The model of science that Rosenberg and Curtain work with is, unsurprisingly enough, based on physics. Furthermore, the examples they use–predicting the orbit of a satellite around Mars, the explanation of chemical reactions in terms of underlying atomic structure, predictions of eclipses and tides, the prevention of bridge collapses and power failures–are derived from the same terrain.  In general, there seems to be much consensus that a putative candidate for scientific status succeeds the more closely a description of it matches that of paradigmatic theoretical and experimental physics. As this similarity fades, more work has to be done to include that discipline in the scientific cluster.

It is still not clear to me that economics is a science.

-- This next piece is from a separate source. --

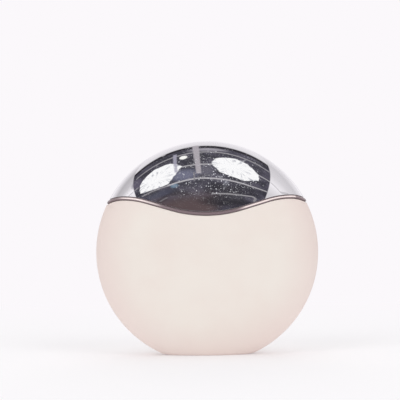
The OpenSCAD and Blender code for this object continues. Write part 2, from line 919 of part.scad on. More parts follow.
front_cover();
rear_cover();
trim_ring();
front_electrode();
rear_electrode();
electrode_divider();
head_carrier();
head_seal();
head_screws();
inner_frame();
frame_screws();
main_board();
board_screws();
board_chips();
board_sockets();
tact_switch();
switch_plunger();
power_button();
button_bezel();
button_seal();
light_guide();
status_leds();
battery_cell();
battery_tape();
battery_lead();
port_board();
port_screws();
port_shell();
port_tongue();
port_lead();
motor_can();
motor_shaft();
motor_weight();
motor_saddle();
motor_lead();
front_contact();
rear_contact();
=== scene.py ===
"""Dressed model of a round facial toning device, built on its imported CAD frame.

The device is a pebble that stands on a flat base: two soft-touch covers, a wave-shaped bead and a
polished head of two electrodes. Lengths are in metres. X is the width, -Y the plain face, +Y the
face with the button, and Z is up.
"""
from __future__ import annotations

import json
import logging
import math
from dataclasses import dataclass, field
from enum import Enum
from typing import Callable, Iterable, Sequence

import bpy
from mathutils import Matrix, Vector


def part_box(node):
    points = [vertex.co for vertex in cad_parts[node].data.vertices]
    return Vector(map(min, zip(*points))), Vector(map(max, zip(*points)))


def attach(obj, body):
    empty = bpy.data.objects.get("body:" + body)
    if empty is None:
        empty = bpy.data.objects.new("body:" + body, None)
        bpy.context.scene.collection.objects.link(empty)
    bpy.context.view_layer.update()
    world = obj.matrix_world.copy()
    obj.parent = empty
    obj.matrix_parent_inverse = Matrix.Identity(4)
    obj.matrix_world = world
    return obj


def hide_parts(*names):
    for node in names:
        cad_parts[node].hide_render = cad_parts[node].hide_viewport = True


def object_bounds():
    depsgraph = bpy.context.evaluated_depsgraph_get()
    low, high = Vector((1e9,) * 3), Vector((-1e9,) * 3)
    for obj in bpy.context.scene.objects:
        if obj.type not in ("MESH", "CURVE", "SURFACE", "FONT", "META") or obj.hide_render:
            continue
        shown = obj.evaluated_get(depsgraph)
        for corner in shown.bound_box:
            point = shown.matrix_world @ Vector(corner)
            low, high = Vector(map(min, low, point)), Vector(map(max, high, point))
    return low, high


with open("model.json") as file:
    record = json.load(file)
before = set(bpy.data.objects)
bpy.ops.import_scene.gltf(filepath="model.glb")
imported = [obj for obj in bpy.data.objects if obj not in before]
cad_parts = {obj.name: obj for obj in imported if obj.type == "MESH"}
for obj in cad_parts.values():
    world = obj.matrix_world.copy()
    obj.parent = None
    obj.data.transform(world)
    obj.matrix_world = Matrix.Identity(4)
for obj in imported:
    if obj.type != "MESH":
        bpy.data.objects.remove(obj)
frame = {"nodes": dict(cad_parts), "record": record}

CAD_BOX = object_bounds()
LOG = logging.getLogger("facial_device")
MM = 0.001
WELD = 1e-7
HALVINGS = 40
BASE_CUT = 3.4 * MM

Column = list[Vector]
Colour = tuple[float, float, float]
Stops = Sequence[tuple[float, Colour]]
Span = tuple[float, float]
Spot = tuple[float, float]
Profile = list[Spot]
Inputs = dict[str | int, object]


class Side(Enum):
    """Face of the device that a piece belongs to, as the sign of its Y."""

    PLAIN = -1
    BUTTON = 1


def rgb(red: int, green: int, blue: int) -> Colour:
    """Turn a colour written as display values from 0 to 255 into linear values."""
    linear = []
    for value in (red, green, blue):
        c = value / 255
        linear.append(c / 12.92 if c <= 0.04045 else ((c + 0.055) / 1.055) ** 2.4)
    return tuple(linear)


# ------------------------------------------------------------------ shader maths


def arithmetic(operation: str, swapped: bool = False) -> Callable[[Socket, Socket | float], Socket]:
    """Make a Socket method of one Math node, with the other value as its first input if swapped."""
    def join(socket: Socket, other: Socket | float) -> Socket:
        """Add one Math node."""
        pair = (other, socket) if swapped else (socket, other)
        return socket.graph.out("ShaderNodeMath", {"operation": operation}, dict(enumerate(pair)))

    return join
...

But that is not because it fails to meet some ‘essential feature’ of science; rather, it is because we still lack a complete understanding of what makes a discipline a science.  There is a persistent difficulty of the characterization problem in the philosophy of science: most definitions of science–as any undergraduate in a philosophy of science class quickly comes to realize–fail to do justice to scientific practice through history and to the actual content of scientific knowledge.

The debate about whether economics is a science is most interesting because it shows the prestige associated with scientific knowledge; a successful classification as a science entails greater acceptance and entrenchment of its claims, and concomitantly, greater support–possibly financial–for its continued practice.

In the marketplace of competing knowledge claims, this is the truly important issue at hand.